### Short exercise
Exactly the lines from the one with "Reconstruct the object" to the one with "from the table.", both included, are to be printed again; leave out the rest.

### Data supplied
---
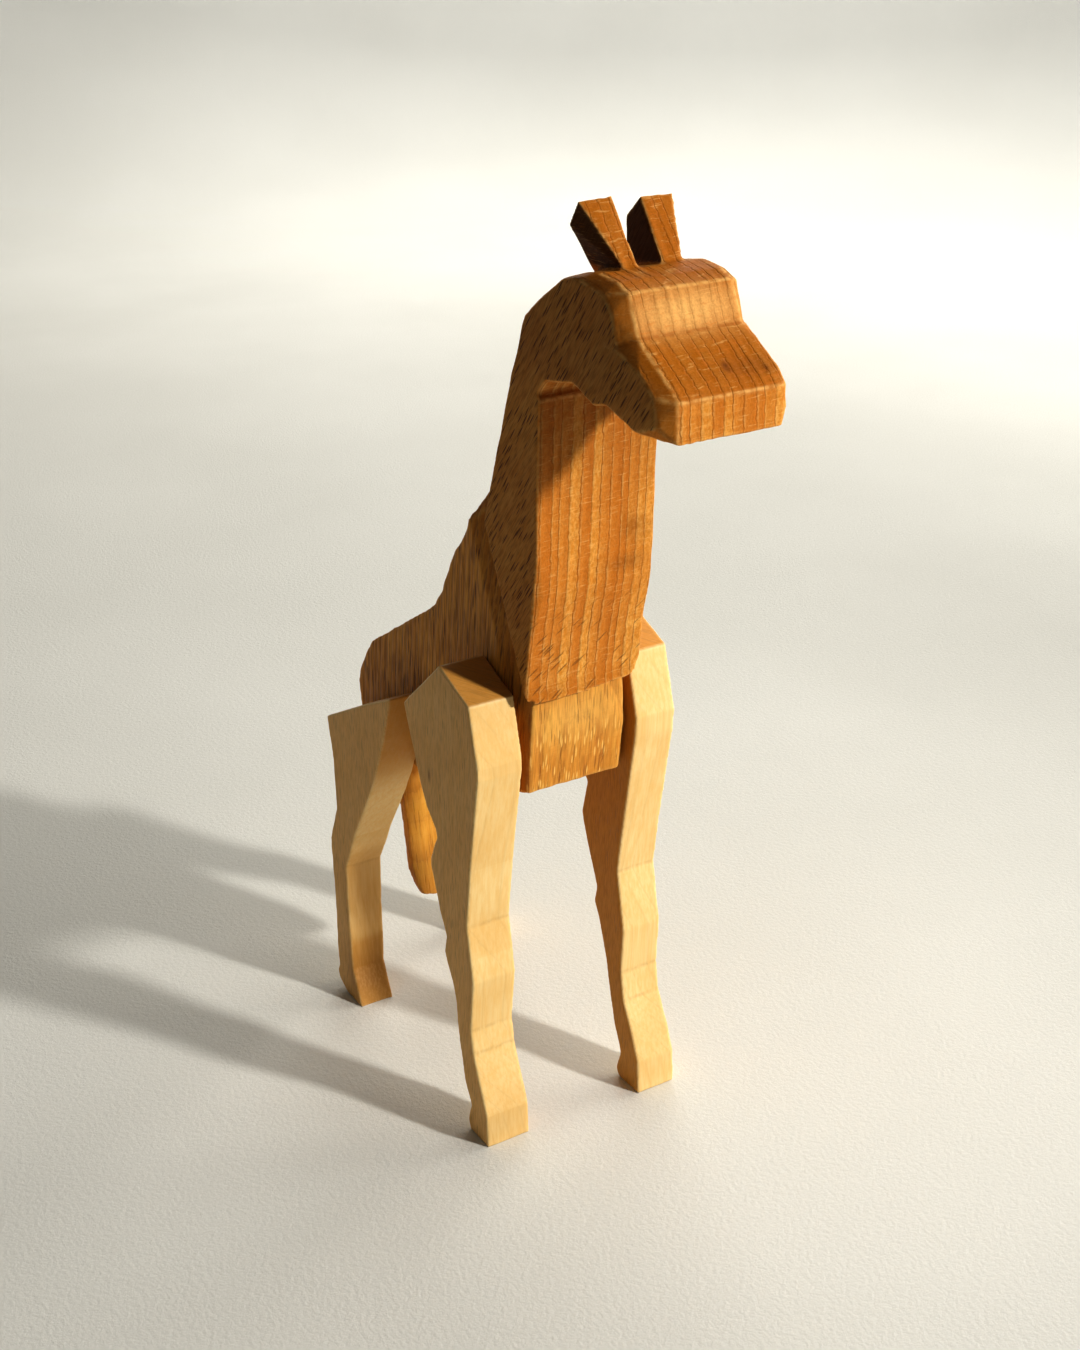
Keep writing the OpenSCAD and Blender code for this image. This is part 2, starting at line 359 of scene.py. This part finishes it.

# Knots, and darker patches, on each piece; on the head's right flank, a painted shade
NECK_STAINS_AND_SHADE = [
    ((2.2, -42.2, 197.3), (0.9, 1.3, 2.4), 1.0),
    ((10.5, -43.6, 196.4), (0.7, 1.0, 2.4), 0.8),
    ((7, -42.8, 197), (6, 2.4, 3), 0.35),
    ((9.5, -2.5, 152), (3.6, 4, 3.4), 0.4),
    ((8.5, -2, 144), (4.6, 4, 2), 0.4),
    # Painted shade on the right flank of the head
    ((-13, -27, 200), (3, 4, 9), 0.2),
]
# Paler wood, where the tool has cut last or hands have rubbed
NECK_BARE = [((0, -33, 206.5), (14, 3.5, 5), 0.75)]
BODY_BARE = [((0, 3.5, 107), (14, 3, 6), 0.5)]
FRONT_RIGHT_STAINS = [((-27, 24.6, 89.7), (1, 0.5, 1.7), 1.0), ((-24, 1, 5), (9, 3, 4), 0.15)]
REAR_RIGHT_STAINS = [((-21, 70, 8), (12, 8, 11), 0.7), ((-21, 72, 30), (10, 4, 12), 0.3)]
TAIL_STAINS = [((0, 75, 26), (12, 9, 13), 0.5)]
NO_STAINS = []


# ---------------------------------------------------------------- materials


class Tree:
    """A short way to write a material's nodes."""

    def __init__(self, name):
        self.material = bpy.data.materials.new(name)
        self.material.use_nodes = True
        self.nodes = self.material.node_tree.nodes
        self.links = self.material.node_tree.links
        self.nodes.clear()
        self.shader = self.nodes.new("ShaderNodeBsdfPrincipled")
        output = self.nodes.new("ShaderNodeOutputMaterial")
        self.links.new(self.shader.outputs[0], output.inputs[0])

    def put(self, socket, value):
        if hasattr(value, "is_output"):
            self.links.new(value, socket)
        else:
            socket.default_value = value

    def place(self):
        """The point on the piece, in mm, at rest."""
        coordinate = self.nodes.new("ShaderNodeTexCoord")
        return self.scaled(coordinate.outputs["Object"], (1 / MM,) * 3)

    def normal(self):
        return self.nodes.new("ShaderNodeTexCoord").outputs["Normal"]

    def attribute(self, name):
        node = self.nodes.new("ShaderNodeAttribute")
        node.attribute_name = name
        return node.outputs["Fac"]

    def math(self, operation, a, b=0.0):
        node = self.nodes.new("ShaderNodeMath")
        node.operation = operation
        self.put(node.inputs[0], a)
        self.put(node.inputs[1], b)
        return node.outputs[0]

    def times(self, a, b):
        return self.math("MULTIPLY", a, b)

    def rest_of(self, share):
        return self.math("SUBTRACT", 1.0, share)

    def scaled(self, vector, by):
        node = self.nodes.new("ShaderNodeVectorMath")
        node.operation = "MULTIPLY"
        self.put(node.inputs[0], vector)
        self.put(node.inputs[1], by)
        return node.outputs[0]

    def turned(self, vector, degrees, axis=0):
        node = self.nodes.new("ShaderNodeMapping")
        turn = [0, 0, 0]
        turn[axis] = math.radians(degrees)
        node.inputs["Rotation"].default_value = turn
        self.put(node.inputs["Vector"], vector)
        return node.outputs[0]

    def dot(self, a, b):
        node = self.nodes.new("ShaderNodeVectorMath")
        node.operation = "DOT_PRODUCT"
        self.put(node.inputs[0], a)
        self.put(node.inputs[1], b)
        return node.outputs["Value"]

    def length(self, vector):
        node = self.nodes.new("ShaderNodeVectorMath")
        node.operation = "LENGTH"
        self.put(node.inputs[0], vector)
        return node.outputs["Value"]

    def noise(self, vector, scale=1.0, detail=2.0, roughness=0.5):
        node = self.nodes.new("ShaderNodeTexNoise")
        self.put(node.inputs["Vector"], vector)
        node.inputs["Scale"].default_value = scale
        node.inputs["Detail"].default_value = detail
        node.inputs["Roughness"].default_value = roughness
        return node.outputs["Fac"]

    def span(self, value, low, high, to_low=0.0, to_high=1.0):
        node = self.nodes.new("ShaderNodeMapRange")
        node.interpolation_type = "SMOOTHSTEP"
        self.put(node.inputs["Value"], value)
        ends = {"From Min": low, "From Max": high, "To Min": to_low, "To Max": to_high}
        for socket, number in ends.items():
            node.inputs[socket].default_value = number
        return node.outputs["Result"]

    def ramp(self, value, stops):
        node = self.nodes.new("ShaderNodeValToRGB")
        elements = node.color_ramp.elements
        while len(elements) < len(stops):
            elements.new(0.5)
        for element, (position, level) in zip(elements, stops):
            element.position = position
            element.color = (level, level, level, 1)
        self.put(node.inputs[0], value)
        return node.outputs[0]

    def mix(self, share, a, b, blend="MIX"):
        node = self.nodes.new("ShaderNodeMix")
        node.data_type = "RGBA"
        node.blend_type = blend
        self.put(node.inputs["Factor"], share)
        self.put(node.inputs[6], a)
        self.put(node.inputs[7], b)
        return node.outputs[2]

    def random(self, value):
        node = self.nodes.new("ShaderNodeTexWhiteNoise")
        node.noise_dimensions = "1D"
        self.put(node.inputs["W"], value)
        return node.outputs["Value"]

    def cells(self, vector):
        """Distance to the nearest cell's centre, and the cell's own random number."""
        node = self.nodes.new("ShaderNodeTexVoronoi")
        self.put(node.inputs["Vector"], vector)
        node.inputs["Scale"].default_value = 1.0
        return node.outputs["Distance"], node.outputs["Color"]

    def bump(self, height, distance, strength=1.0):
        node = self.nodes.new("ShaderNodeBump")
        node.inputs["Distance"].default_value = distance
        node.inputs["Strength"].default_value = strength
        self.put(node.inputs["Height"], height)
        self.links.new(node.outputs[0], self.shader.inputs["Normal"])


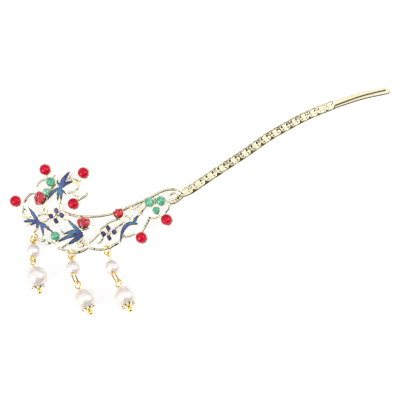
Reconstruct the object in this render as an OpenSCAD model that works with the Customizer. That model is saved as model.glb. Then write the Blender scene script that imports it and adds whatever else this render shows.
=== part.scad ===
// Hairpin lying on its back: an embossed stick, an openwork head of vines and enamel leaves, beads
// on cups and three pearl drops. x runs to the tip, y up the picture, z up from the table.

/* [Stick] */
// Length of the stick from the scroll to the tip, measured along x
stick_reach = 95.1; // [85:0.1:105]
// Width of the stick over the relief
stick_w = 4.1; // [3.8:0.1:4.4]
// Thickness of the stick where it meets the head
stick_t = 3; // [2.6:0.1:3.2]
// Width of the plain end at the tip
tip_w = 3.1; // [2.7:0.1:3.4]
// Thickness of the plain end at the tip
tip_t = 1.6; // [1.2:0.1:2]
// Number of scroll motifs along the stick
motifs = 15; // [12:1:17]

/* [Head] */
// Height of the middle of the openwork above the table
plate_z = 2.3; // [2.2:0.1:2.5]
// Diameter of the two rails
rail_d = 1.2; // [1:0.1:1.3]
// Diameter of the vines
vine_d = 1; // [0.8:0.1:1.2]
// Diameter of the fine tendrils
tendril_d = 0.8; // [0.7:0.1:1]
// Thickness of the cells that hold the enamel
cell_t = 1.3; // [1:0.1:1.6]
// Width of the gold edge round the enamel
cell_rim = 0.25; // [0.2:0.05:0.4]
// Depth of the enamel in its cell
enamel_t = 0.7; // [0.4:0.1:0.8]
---
### Exercise output
Reconstruct the object in this render as an OpenSCAD model that works with the Customizer. That model is saved as model.glb. Then write the Blender scene script that imports it and adds whatever else this render shows.
=== part.scad ===
// Hairpin lying on its back: an embossed stick, an openwork head of vines and enamel leaves, beads
// on cups and three pearl drops. x runs to the tip, y up the picture, z up from the table.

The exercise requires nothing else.